1. Opencl and normal versions are different - try to use ImageMagick's compare

This is because the OpenCL path doesn't support the new abyss policies, so it just uses a (0,0,0,0) pixel outside the geglbuffer boundaries, while the "normal" version is probably using clamp.

2. I have to insert node "crop" because filter produces too big buffer (bigger than initial image)

I attached test images and source code.

I see too much bugs in filters, that must work with neighborhood pixels, it seems that this is due to complicated tile nature of gegl...

Yeah... it seems some of the filters are broken, I have to dig up what is the problem, probably some of the recent changes in GEGL.

And so, some tests:

1. OpenCL version of motion-blur: 1.0 s (GeForce GT 430, year 2012) 2. CPU version of motion-blur: >10 s (Pentium 4 3.0GHz, year 2003) 3. GIMP's old version motion blur: ~2 s (faster, much faster gegl's)

10x times faster. But my CPU significantly slower and older than GPU.

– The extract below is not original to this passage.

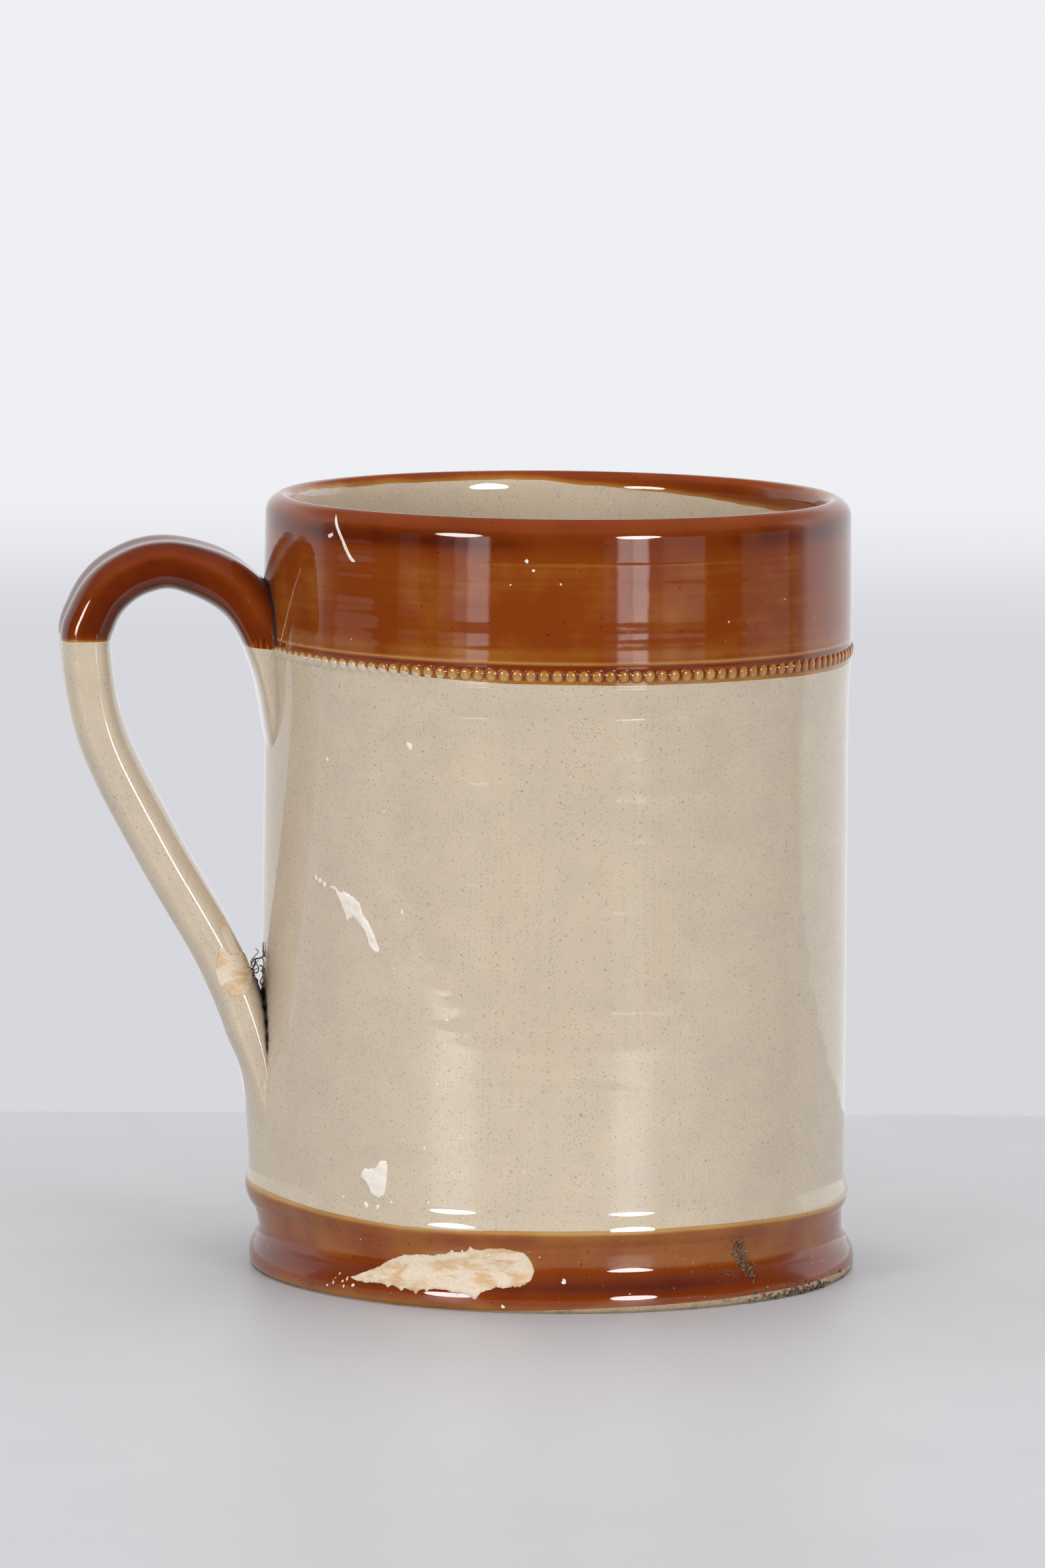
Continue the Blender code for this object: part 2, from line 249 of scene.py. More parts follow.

In this case I hope GIMP will keep his fast (even if 8bit-per-color) filters, sometimes speed is the main thing in image processing. Or may be GEGL will have faster operations for 8-bit data?

But that's the point of using the GPU! We can have good and awesome floating-point precision and speed :)

--
Pavel

Alexandre Prokoudine
2012-12-28 08:36:47 UTC (almost 12 years ago)

Motion blur strange behavior

On Fri, Dec 28, 2012 at 2:58 AM, Victor Oliveira wrote:

And so, some tests:

1. OpenCL version of motion-blur: 1.0 s (GeForce GT 430, year 2012) 2. CPU version of motion-blur: >10 s (Pentium 4 3.0GHz, year 2003) 3. GIMP's old version motion blur: ~2 s (faster, much faster gegl's)

10x times faster. But my CPU significantly slower and older than GPU.

In this case I hope GIMP will keep his fast (even if 8bit-per-color) filters, sometimes speed is the main thing in image processing. Or may be GEGL will have faster operations for 8-bit data?

But that's the point of using the GPU! We can have good and awesome floating-point precision and speed :)

Since your reply landed to my inbox before the original mail, how was CPU version measured?